If Austin Powers were Japanese, he would look like my dad. With his unruly, side-swept hair, thick glasses and goofy grin, my father looks and acts silly. He proudly owns an extensive collection of bowties and bucket hats, sometimes wearing the two together, and he always takes my “Stop Dad, you’re embarrassing me!” command as a cue to continue what he is doing. After last year’s baccalaureate services culminated on the Chapel Quad, my 5-foot-4 father gave senior basketball player Nick Horvath a pat on the back, as if they were old buddies, and uttered just two words: “Work hard.” The look on Horvath’s face screamed, “Who is this man?!”

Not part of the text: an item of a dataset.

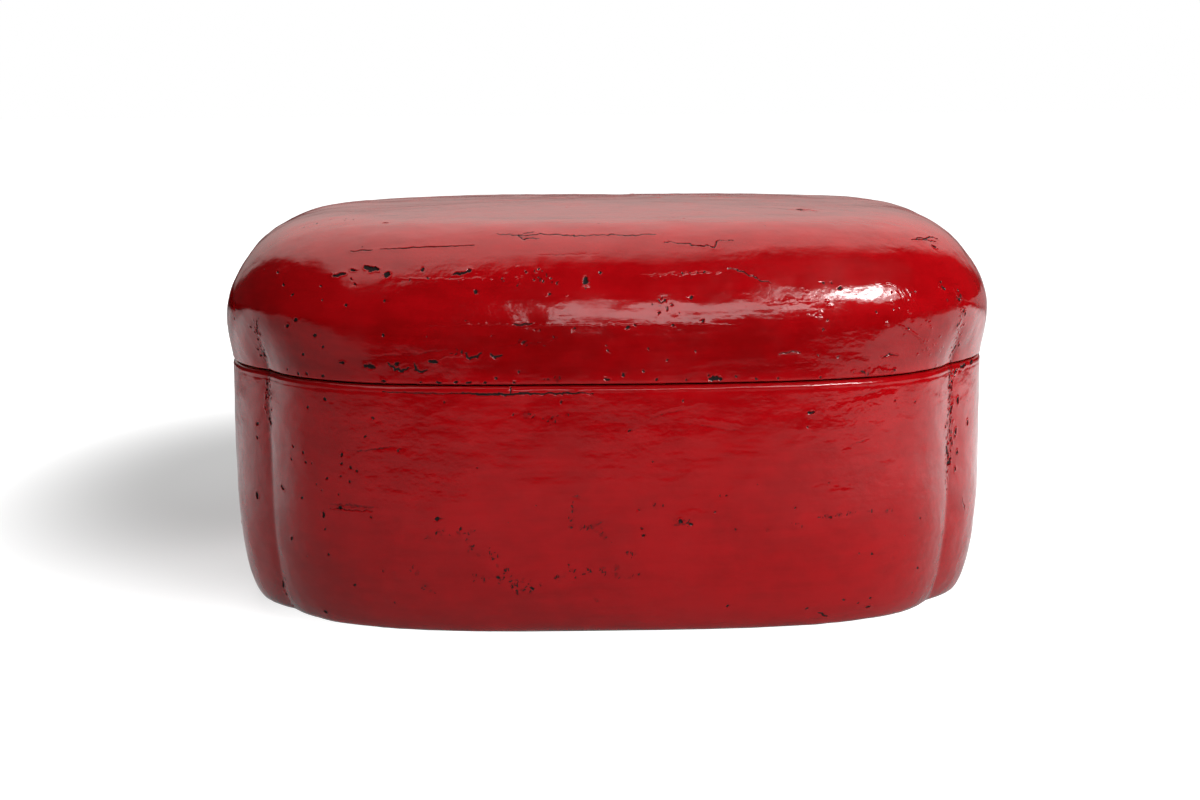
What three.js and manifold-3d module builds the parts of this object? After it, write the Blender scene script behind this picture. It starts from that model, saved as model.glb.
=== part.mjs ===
import * as THREE from 'three';
import { mergeVertices } from 'three/addons/utils/BufferGeometryUtils.js';
import Module from 'manifold-3d';

// A four-lobed lacquer box on a wood core, with a domed lid that lifts off.
// Millimetres, +Z up, the origin under the middle of the base, the front towards -Y.

const wasm = await Module();
wasm.setup();

// Plan: two long lobes and two end lobes, each a superellipse, meeting in four upright grooves
const halfWidth = 165;
const halfDepth = 111;
const endLobeStandOut = 13.2;
const longLobeStandOut = 16.9;
const longLobeSquareness = 3.3;
const endLobeSquareness = 3;

// Body: upright walls that curve in to the base
const bodyHeight = 105.4;
const baseCurveHeight = 53.5;
const baseTuckAtEnds = 9.6;
const baseTuckAtFront = 14.7;
const baseCurveSquareness = 1.9;
const rimRounding = 1.5;

// Lid: a flat-topped dome whose grooves fade out towards the top
const lidHeight = 62.8;
const lidTopInsetAtEnds = 59.3;
const lidTopInsetAtFront = 45.9;
const lidEndSquareness = 2.8;
const lidFrontSquareness = 2.45;
const lidHeightSquareness = 2.8;
const lidSwellAtEnds = 1.9;
const lidSwellShare = 0.7;
const grooveFadeShare = 0.53;
const longLobesMergeSooner = 0.33;
const crownHeight = 2.4;

// Layers of the walls, from the outside in
const coatThickness = 1.6;
const bodyWoodThickness = 7.5;
const lidWoodThickness = 5.5;
const lidBoardExtraThickness = 4.6;
const liningThickness = 1.2;
const layerGap = 0.3;

// Boards, lip and seams
const baseBoardThickness = 9;
const coatStart = 1;
const seamGap = 0.6;
const lipThickness = 3;
const lipStand = 9;
const lipHold = 28;
const lipClearance = 0.8;
const lidWallHeight = 20;

// Bamboo pins
const basePinRadius = 2;
const basePinLength = 22;
const pinInset = 0.4;
const lidPinRadius = 1.1;
const lidPinLength = 12;
const pinFit = 0.3;
const pinSides = 10;
const stepsBetweenPins = 4;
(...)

While my father never fails to make me blush, my mother seems to be attracted to his out-of-fashion style and eccentric personality, probably because she, too, shares these same qualities. Although she is the shortest in the Kubagawa family of four, with her height possibly prohibiting her from riding a Six Flags rollercoaster, she is also the loudest. Even the mute button on our home telephone can’t cover her deafening voice, which serves as a source of embarrassment when my friends call and I can’t come to the phone immediately: “MIHO-CHAN! YOU IN BATHLOOM LONG TIME! YOU OKAY?”

Despite my parents’ quirkiness, they complement each other well. This closeness developed after having to move from Japan to America at the start of their marriage, when the University of Alabama at Birmingham offered my father a four-year post-doctoral fellowship to do research in 1976. My parents signed the papers signifying their official marriage to each other before movin, and agreed to have a wedding upon their return to Japan. But, after four years had passed, my parents didn’t move back.

I once asked my mother if she regretted not ever having a wedding, a topic of conversation that every Duke girl seems to have at some point in her college career. My mother quickly replied, “I so shy! I would not have like.” And it’s true; the ceremonial aspect of their marriage held (and still holds) little significance or importance to them. Along with not having a wedding, my father and mother generally treat Valentine’s Day like any other day, an act unheard of here in the Gothic Wonderland. At Duke, February marks the advent of WaDuke dinner dates and “small box” gifts, given by hook-ups-turned-boyfriends. Before you know it, you will be the only one standing at the bus stop not holding someone’s hand.

While there is no exchange of Godiva chocolate or red roses between my parents, I have never once questioned their commitment to each other. Since their arrival in the States in 1976, marked by my father’s first experience with root beer (what he mistook for as “really cheap American beer”) at the LAX airport, my parents had to heavily rely on each other in order to figure out the American way of life. To start off, they bought a book: How to Watch a Football Game.

Even now, 29 years later and still in Birmingham, they are just as devoted to each other as before, continuing to discover and learn new “American” things and sharing them with each other. I delight in my dinner conversations with them. Once, my mother momentarily forgot Hitler’s first name, and before I could answer, my father interrupted with his, what he thought to be correct, answer.

“Hail.”

After hilarity ensued on my part, I explained to my parents the definition of “hail,” an English verb that they had obviously mistaken as Hitler’s first name. They then proceeded to write this new vocabulary word down on the restaurant napkin for future reference, both laughing about their misunderstandings.

These are the everyday moments when I appreciate their never-ending desire to learn more about themselves, each other, and this way of life. Despite their quirks and my father’s uncanny resemblance to Austin Powers, they both share the experience of being first generation immigrants, whose commitment does not comply with America’s commercialized view of relationships and marriage. My parents maintain a loyalty to each other that, frankly, can never be conveyed in a lavish gift or Hallmark card.

And that is love.

Miho Kubagawa is a Trinity sophomore. Her column appears every other Friday.